→ **SHORT EXERCISE**: From the entries below, reproduce exactly the line containing "const framed = new THREE.Group();", the line containing "cad_parts[node].hide_render = cad_parts[node].hide_viewport", and every line in between, with nothing added.

— Begin RECORDS SUPPLIED —

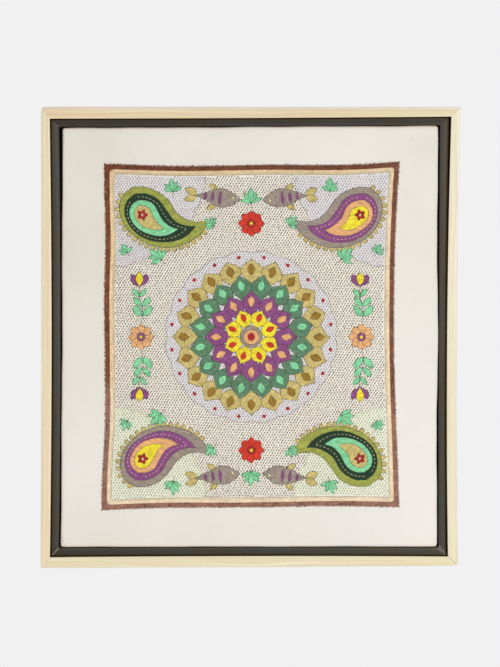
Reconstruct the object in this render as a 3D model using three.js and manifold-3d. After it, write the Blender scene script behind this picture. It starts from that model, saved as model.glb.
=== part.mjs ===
// Nakshi kantha: one embroidered cloth stretched over a wooden stretcher, in a floater frame.
//
// Millimetres, +Z up. The cloth faces -Y and the wall is the plane Y = 0. The origin is where
// the frame hangs from the wall: the middle of the top rail's back face.
//
// "Inset" is a distance in from a piece's outer edge, and "depth" a distance out from the wall.

import * as THREE from "three";
import { mergeVertices } from "three/addons/utils/BufferGeometryUtils.js";
import Module from "manifold-3d";

const wasm = await Module();
wasm.setup();

// ---- Driving dimensions ----

const GAP = 0.3; // between pieces that touch
const MITRE_SPARE = 1; // how far a mitre's cut runs on past the section

// Floater frame: an L section with a lip at the outside and a shelf at the wall
const FRAME_WIDTH = 453;
const FRAME_HEIGHT = 500;
const LIP_WIDTH = 11.4;
const LIP_FRONT = 35;
const LIP_EASE = 0.7;
const SHELF_WIDTH = 38;
const SHELF_FRONT = 8;

// Step moulding, which stands on the shelf inside the lip
const STEP_WIDTH = 8;
const STEP_FRONT = 28.5;
const STEP_ROUND = 2.6;

// Kantha: the stretched cloth's outer size, and how far it turns in behind the stretcher
const CLOTH_WIDTH = 407;
const CLOTH_HEIGHT = 457;
const CLOTH_THICKNESS = 1;
const CLOTH_TURN = 30;
const CLOTH_BEND = 2; // outer radius where it folds over an edge
const CORNER_RADIUS = CLOTH_THICKNESS + GAP; // bends about the stretcher's corner
const LEAST_RADIUS = 0.3; // of an outline that lies further in

// Stretcher
const BAR_WIDTH = 38;
const BAR_THICKNESS = 19;
const STRETCHER_SHIFT = 1; // how far right of the frame's middle it was fixed

// How the cloth's four edges swell between the corners: a wave's number of half turns along
// the side, and its height
const EDGE_WAVES = {
  top: [
    { halves: 1, height: 0.4 },
    { halves: 4, height: 0.1 },
  ],
  right: [
    { halves: 3, height: -0.35 },
    { halves: 7, height: 0.1 },
  ],
  bottom: [
    { halves: 1, height: 0.1 },
    { halves: 6, height: 0.12 },
  ],
  left: [
    { halves: 1, height: 0.25 },
    { halves: 5, height: 0.12 },
  ],
};
const WAVE_REST = 0.3; // keeps the swelling outward, clear of the stretcher

// Steps that stand for a curve
const ARC_STEPS = 3;
const CORNER_STEPS = 4;
const SIDE_STEPS = 20;

// ---- Derived places ----

const TURN_BACK = SHELF_FRONT + GAP;
const BAR_BACK = TURN_BACK + CLOTH_THICKNESS + GAP;
const BAR_FRONT = BAR_BACK + BAR_THICKNESS;
const CLOTH_FRONT = BAR_FRONT + GAP + CLOTH_THICKNESS;
const STEP_INSET = LIP_WIDTH + GAP;
const BAR_INSET = CLOTH_THICKNESS + GAP;
const HANG_INSET = SHELF_WIDTH / 2; // the hanging point, down from the frame's top edge

// ---- Finishes ----

const paleWood = new THREE.MeshStandardMaterial({ color: 0xe6d9bc, roughness: 0.55 });
const charcoal = new THREE.MeshStandardMaterial({ color: 0x46423e, roughness: 0.5 });
const pine = new THREE.MeshStandardMaterial({ color: 0xd9bf8f, roughness: 0.7 });
const kanthaCloth = new THREE.MeshStandardMaterial({ color: 0xd9d2c4, roughness: 0.9 });

// ---- Joining and cutting ----

function toSolid(geometry) {
  const bare = geometry.clone();
  bare.deleteAttribute("normal");
  bare.deleteAttribute("uv");
  const merged = mergeVertices(bare);
  return new wasm.Manifold(
    new wasm.Mesh({
      numProp: 3,
      vertProperties: new Float32Array(merged.attributes.position.array),
      triVerts: new Uint32Array(merged.index.array),
    }),
  );
}

function toGeometry(solid) {
  const mesh = solid.getMesh();
  const geometry = new THREE.BufferGeometry();
  geometry.setAttribute("position", new THREE.BufferAttribute(mesh.vertProperties, mesh.numProp));
  geometry.setIndex(new THREE.BufferAttribute(mesh.triVerts, 1));
  return geometry;
}

// ---- Mitred rails ----

const SIDES = ["top", "right", "bottom", "left"];

// A section (inset, depth) run out along X, as a top rail whose outer edge is on Z = 0
function extrudeSection(section, length) {
  const geometry = new THREE.ExtrudeGeometry(section, {
    depth: length,
    bevelEnabled: false,
    curveSegments: ARC_STEPS,
  });
  geometry.translate(0, 0, -length / 2);
  const inset = new THREE.Vector3(0, 0, -1);
  const depth = new THREE.Vector3(0, -1, 0);
  const along = new THREE.Vector3(-1, 0, 0);
  return geometry.applyMatrix4(new THREE.Matrix4().makeBasis(inset, depth, along));
}

// What both mitres leave of a top rail: a prism as deep as the frame, narrowing at 45 degrees
function mitrePrism(length, reach) {
  const half = length / 2 - (GAP / 2) * Math.SQRT2;
  const plan = new THREE.Shape([
    new THREE.Vector2(-half, 0),
    new THREE.Vector2(-half + reach, -reach),
    new THREE.Vector2(half - reach, -reach),
    new THREE.Vector2(half, 0),
  ]);
  const geometry = new THREE.ExtrudeGeometry(plan, { depth: LIP_FRONT, bevelEnabled: false });
  return geometry.rotateX(Math.PI / 2);
}

function mitredRail(section, sectionWidth, length) {
  const run = toSolid(extrudeSection(section, length));
  const prism = toSolid(mitrePrism(length, sectionWidth + MITRE_SPARE));
  return toGeometry(run.intersect(prism));
}

// Four rails round a rectangle of this outer size, centred on the origin
function fourRails(name, { width, height, section, sectionWidth, material }) {
  const group = new THREE.Group();
  SIDES.forEach((side, turns) => {
    const upright = turns % 2 === 1;
    const length = upright ? height : width;
    const rail = new THREE.Mesh(mitredRail(section, sectionWidth, length), material);
    rail.name = `${name}_${side}`;
    rail.position.z = (upright ? width : height) / 2;
    const turned = new THREE.Group();
    turned.rotation.y = (turns * Math.PI) / 2;
    turned.add(rail);
    group.add(turned);
  });
  return group;
}

function frameSection() {
  return new THREE.Shape([
    new THREE.Vector2(0, 0),
    new THREE.Vector2(SHELF_WIDTH, 0),
    new THREE.Vector2(SHELF_WIDTH, SHELF_FRONT),
    new THREE.Vector2(LIP_WIDTH, SHELF_FRONT),
    new THREE.Vector2(LIP_WIDTH, LIP_FRONT - LIP_EASE),
    new THREE.Vector2(LIP_WIDTH - LIP_EASE, LIP_FRONT),
    new THREE.Vector2(LIP_EASE, LIP_FRONT),
    new THREE.Vector2(0, LIP_FRONT - LIP_EASE),
  ]);
}

function stepSection() {
  const shoulder = STEP_FRONT - STEP_ROUND;
  const section = new THREE.Shape();
  section.moveTo(0, TURN_BACK);
  section.lineTo(STEP_WIDTH, TURN_BACK);
  section.lineTo(STEP_WIDTH, shoulder);
  section.absarc(STEP_WIDTH - STEP_ROUND, shoulder, STEP_ROUND, 0, Math.PI / 2, false);
  section.absarc(STEP_ROUND, shoulder, STEP_ROUND, Math.PI / 2, Math.PI, false);
  section.closePath();
  return section;
}

// The two outer edges are rounded, to lie inside the cloth's folds
function barSection() {
  const round = CLOTH_BEND - CLOTH_THICKNESS - GAP;
  const section = new THREE.Shape();
  section.moveTo(BAR_WIDTH, BAR_BACK);
  section.lineTo(BAR_WIDTH, BAR_FRONT);
  section.absarc(round, BAR_FRONT - round, round, Math.PI / 2, Math.PI, false);
  section.absarc(round, BAR_BACK + round, round, Math.PI, (3 * Math.PI) / 2, false);
  section.closePath();
  return section;
}

// ---- Cloth ----

// How far an edge swells at a share, 0 to 1, of the way along it
function swell(side, share) {
  const waves = EDGE_WAVES[side].map(({ halves, height }) => height * Math.sin(halves * Math.PI * share));
  const rest = WAVE_REST * Math.sin(Math.PI * share);
  return Math.max(0, rest + waves.reduce((sum, wave) => sum + wave, 0));
}

// The cloth's rounded outline, clockwise as seen from the front, moved in by an inset
function clothOutline(inset) {
  const halfWidth = CLOTH_WIDTH / 2 - inset;
  const halfHeight = CLOTH_HEIGHT / 2 - inset;
  const radius = Math.max(CORNER_RADIUS - inset, LEAST_RADIUS);
  const points = [];
  SIDES.forEach((side, turns) => {
    const upright = turns % 2 === 1;
    const run = (upright ? halfHeight : halfWidth) - radius;
    const reach = upright ? halfWidth : halfHeight;
    const turn = (turns * Math.PI) / 2;
    const put = (along, out) =>
      points.push({
        x: along * Math.cos(turn) + out * Math.sin(turn),
        z: out * Math.cos(turn) - along * Math.sin(turn),
      });
    for (let i = 0; i < SIDE_STEPS; i += 1) {
      const share = i / SIDE_STEPS;
      put(-run + 2 * run * share, reach + swell(side, share));
    }
    for (let i = 0; i < CORNER_STEPS; i += 1) {
      const angle = (i / CORNER_STEPS) * (Math.PI / 2);
      put(run + radius * Math.sin(angle), reach - radius + radius * Math.cos(angle));
    }
  });
  return points;
}

// A quarter bend as seen in section, from one angle to another about a centre
function bend({ inset, depth, radius, from, to }) {
  return Array.from({ length: ARC_STEPS + 1 }, (_, i) => {
    const angle = from + ((to - from) * i) / ARC_STEPS;
    return { inset: inset - radius * Math.cos(angle), depth: depth + radius * Math.sin(angle) };
  });
}

// The cloth's section: out from the face, round the edge, in behind, and back inside itself
function clothSection() {
  const back = { inset: CLOTH_BEND, depth: TURN_BACK + CLOTH_BEND };
  const front = { inset: CLOTH_BEND, depth: CLOTH_FRONT - CLOTH_BEND };
  const inner = CLOTH_BEND - CLOTH_THICKNESS;
  const quarter = Math.PI / 2;
  return [
    ...bend({ ...front, radius: CLOTH_BEND, from: quarter, to: 0 }),
    ...bend({ ...back, radius: CLOTH_BEND, from: 0, to: -quarter }),
    { inset: CLOTH_TURN, depth: TURN_BACK },
    { inset: CLOTH_TURN, depth: TURN_BACK + CLOTH_THICKNESS },
    ...bend({ ...back, radius: inner, from: -quarter, to: 0 }),
    ...bend({ ...front, radius: inner, from: 0, to: quarter }),
  ];
}

function clothGeometry() {
  const section = clothSection();
  const loops = section.map(({ inset, depth }) =>
    clothOutline(inset).map(({ x, z }) => new THREE.Vector3(x, -depth, z)),
  );
  const count = loops[0].length;
  const last = loops.length - 1;
  const faceCentre = new THREE.Vector3(0, -section[0].depth, 0);
  const liningCentre = new THREE.Vector3(0, -section[last].depth, 0);
  const faceIndex = count * loops.length;
  const liningIndex = faceIndex + 1;

  const triangles = [];
  for (let i = 0; i < count; i += 1) {
    const next = (i + 1) % count;
    triangles.push([faceIndex, next, i]);
    triangles.push([liningIndex, last * count + i, last * count + next]);
    for (let loop = 0; loop < last; loop += 1) {
      const here = loop * count;
      const beyond = here + count;
      triangles.push([here + i, here + next, beyond + next]);
      triangles.push([here + i, beyond + next, beyond + i]);
    }
  }
  const geometry = new THREE.BufferGeometry();
  geometry.setFromPoints([...loops.flat(), faceCentre, liningCentre]);
  geometry.setIndex(triangles.flat());
  return geometry;
}

// ---- Assembly ----

const rails = fourRails("rail", {
  width: FRAME_WIDTH,
  height: FRAME_HEIGHT,
  section: frameSection(),
  sectionWidth: SHELF_WIDTH,
  material: paleWood,
});

const steps = fourRails("step", {
  width: FRAME_WIDTH - 2 * STEP_INSET,
  height: FRAME_HEIGHT - 2 * STEP_INSET,
  section: stepSection(),
  sectionWidth: STEP_WIDTH,
  material: charcoal,
});

const bars = fourRails("bar", {
  width: CLOTH_WIDTH - 2 * BAR_INSET,
  height: CLOTH_HEIGHT - 2 * BAR_INSET,
  section: barSection(),
  sectionWidth: BAR_WIDTH,
  material: pine,
});

const kantha = new THREE.Mesh(clothGeometry(), kanthaCloth);
kantha.name = "kantha";

const stretched = new THREE.Group();
stretched.position.x = STRETCHER_SHIFT;
stretched.add(bars, kantha);

const framed = new THREE.Group();
framed.position.z = HANG_INSET - FRAME_HEIGHT / 2;
framed.add(rails, steps, stretched);

const group = new THREE.Group();
group.add(framed);

export default group;
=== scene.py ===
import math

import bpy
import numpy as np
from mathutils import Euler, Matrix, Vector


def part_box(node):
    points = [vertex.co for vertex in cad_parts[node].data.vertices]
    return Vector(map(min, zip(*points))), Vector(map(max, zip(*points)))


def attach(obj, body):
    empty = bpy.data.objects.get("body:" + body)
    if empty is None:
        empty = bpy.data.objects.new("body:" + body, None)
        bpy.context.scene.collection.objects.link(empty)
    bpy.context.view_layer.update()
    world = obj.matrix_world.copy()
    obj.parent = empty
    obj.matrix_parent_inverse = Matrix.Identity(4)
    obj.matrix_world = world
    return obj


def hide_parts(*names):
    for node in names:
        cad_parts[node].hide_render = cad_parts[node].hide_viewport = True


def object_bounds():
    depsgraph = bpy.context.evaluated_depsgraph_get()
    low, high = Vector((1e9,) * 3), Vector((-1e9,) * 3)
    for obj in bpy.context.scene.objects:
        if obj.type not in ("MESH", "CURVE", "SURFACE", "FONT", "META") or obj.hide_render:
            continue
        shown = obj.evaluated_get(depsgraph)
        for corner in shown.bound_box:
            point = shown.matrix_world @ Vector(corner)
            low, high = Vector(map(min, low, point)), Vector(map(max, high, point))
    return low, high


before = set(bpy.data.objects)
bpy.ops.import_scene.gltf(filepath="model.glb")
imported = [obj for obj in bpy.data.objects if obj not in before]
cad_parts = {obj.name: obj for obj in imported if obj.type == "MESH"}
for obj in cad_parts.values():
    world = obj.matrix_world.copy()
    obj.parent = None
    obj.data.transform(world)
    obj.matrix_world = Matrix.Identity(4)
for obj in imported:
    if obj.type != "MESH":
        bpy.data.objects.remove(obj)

# A nakshi kantha: one embroidered cotton cloth, stretched over a stretcher and set in a pale
# wooden floater frame with a charcoal step inside its lip.
#
# Cloth and stitches are worked out in millimetres on the stretched face, as points (x, z)
# from its middle, x to the right and z up, and heights out of the face. place() turns them
# into the frame's metres. Wooden rails are runs of a section: along, inset from the outer
# edge, and depth out from the wall.

MM = 0.001
CAD_LOW, CAD_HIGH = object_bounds()
RNG = np.random.default_rng(27)


# The four sides are clockwise as seen from the front, so that each ends where the next starts
SIDES = ("top", "right", "bottom", "left")


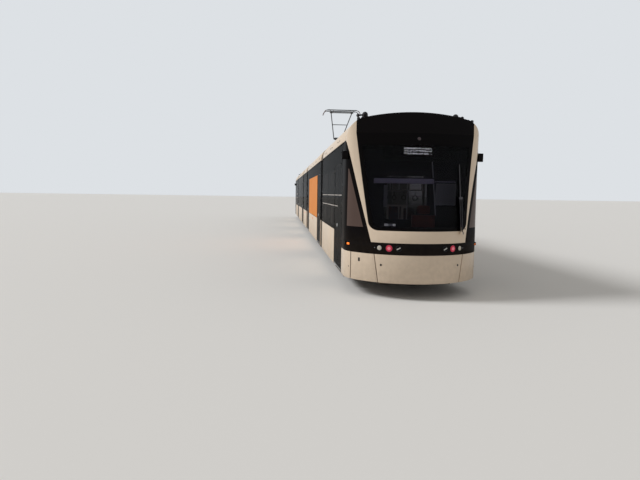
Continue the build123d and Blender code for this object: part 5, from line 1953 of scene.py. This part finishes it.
@dataclass
class Collector:
    """The current collector with its insulators, springs, strips and braids.

    Attributes:
        foot: How far along and across from the base's middle the insulators stand.
        strip_y: How far from the middle the carbon strips reach.
        horn_y: How far from the middle the horns begin.
        braid: How far along and across from the head's middle the braids end.
    """

    shop: Workshop
    x: float = 3.75
    pivot_z: float = 3.478
    spring_y: float = 0.24
    foot: tuple[float, float] = (0.42, 0.38)
    strip_y: float = 0.53
    horn_y: float = 0.60
    braid: tuple[float, float] = (0.17, 0.36)
    braid_radius: float = 0.006

    def spring(self, base: Shape, way: int) -> None:
        """Adds one raising spring with its rod and its seat."""
        x, y, z = self.x, way * self.spring_y, self.pivot_z
        start, end = (x + 0.30, y, z - 0.035), (x + 0.03, y, z - 0.02)
        base.coil(start, end, 0.030, 0.006, 12, Stock.zinc)
        base.rod((x + 0.40, y, z - 0.037), end, 0.010, Stock.zinc, 10)
        low, high = (x - 0.03, y - 0.02, z - 0.06), (x + 0.03, y + 0.02, z - 0.005)
        base.block(low, high, Stock.collector, 0.005)

    def base(self) -> None:
        """Dresses the base frame: insulators, springs, foot bolts and the damper's block."""
        base = self.shop.from_node("collector_base", Stock.collector, 0.002)
        base.repaint(Stock.insulator, lambda at, n: at.z < self.pivot_z - 0.115)
        along, across = self.foot
        for way in (-1, 1):
            self.spring(base, way)
            for step in (-along, along):
                at = (self.x + step, way * across, self.pivot_z - 0.060)
                base.bolts(at, (0, 0, 1), 0.022, 4, 0.007, Stock.zinc)
        low = (self.x - 0.36, -0.09, self.pivot_z - 0.062)
        high = (self.x - 0.17, 0.07, self.pivot_z - 0.046)
        base.block(low, high, Stock.collector, 0.004)
        node = "collector_base"
        self.shop.publish(base, f"{node}_dressed", "mid_a", "collector_paint", replaces=[node])

    def head(self) -> None:
        """Dresses the contact head: carbon strips, insulating horns and the braids that carry the current."""
        node = "collector_head"
        head = self.shop.from_node(node, Stock.alloy, 0.002)
        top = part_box(node)[1][2]
        head.repaint(Stock.carbon, lambda at, n: at.z > top - 0.034 and abs(at.y) < self.strip_y)
        head.repaint(Stock.insulator, lambda at, n: at.z < top - 0.03 and abs(at.y) > self.horn_y)
        along, across = self.braid
        for way in (-1, 1):
            y = way * across
            for step in (-along, along):
                hang = [(0.15, 0.09), (0.5, 0.10), (1.0, 0.036)]
                points = [(self.x + step * share, y, top - drop) for share, drop in hang]
                head.pipe(points, self.braid_radius, Stock.copper, 8)
        self.shop.publish(head, f"{node}_dressed", node, "collector_alloy", replaces=[node])

    def build(self) -> None:
        """Dresses the collector."""
        self.base()
        for part in ("lower_arm", "upper_arm"):
            self.shop.refine(f"collector_{part}", Stock.collector)
        self.head()


def main() -> None:
    """Builds the studio and every sub-assembly in order."""
    logging.basicConfig(level=logging.INFO, format="%(message)s")
    Studio().build()
    shop = Workshop()
    for assembly in (Bodywork, Front, Cab, Saloon, Gangways, RoofKit, RunningGear, Collector):
        assembly(shop).build()
        LOG.info("%s is done", assembly.__name__)
    LOG.info("%d pieces", shop.made)


if __name__ == "__main__":
    main()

— End RECORDS SUPPLIED —

→ **THE OUTPUT**:
const framed = new THREE.Group();
framed.position.z = HANG_INSET - FRAME_HEIGHT / 2;
framed.add(rails, steps, stretched);

const group = new THREE.Group();
group.add(framed);

export default group;
=== scene.py ===
import math

import bpy
import numpy as np
from mathutils import Euler, Matrix, Vector


def part_box(node):
    points = [vertex.co for vertex in cad_parts[node].data.vertices]
    return Vector(map(min, zip(*points))), Vector(map(max, zip(*points)))


def attach(obj, body):
    empty = bpy.data.objects.get("body:" + body)
    if empty is None:
        empty = bpy.data.objects.new("body:" + body, None)
        bpy.context.scene.collection.objects.link(empty)
    bpy.context.view_layer.update()
    world = obj.matrix_world.copy()
    obj.parent = empty
    obj.matrix_parent_inverse = Matrix.Identity(4)
    obj.matrix_world = world
    return obj


def hide_parts(*names):
    for node in names:
        cad_parts[node].hide_render = cad_parts[node].hide_viewport = True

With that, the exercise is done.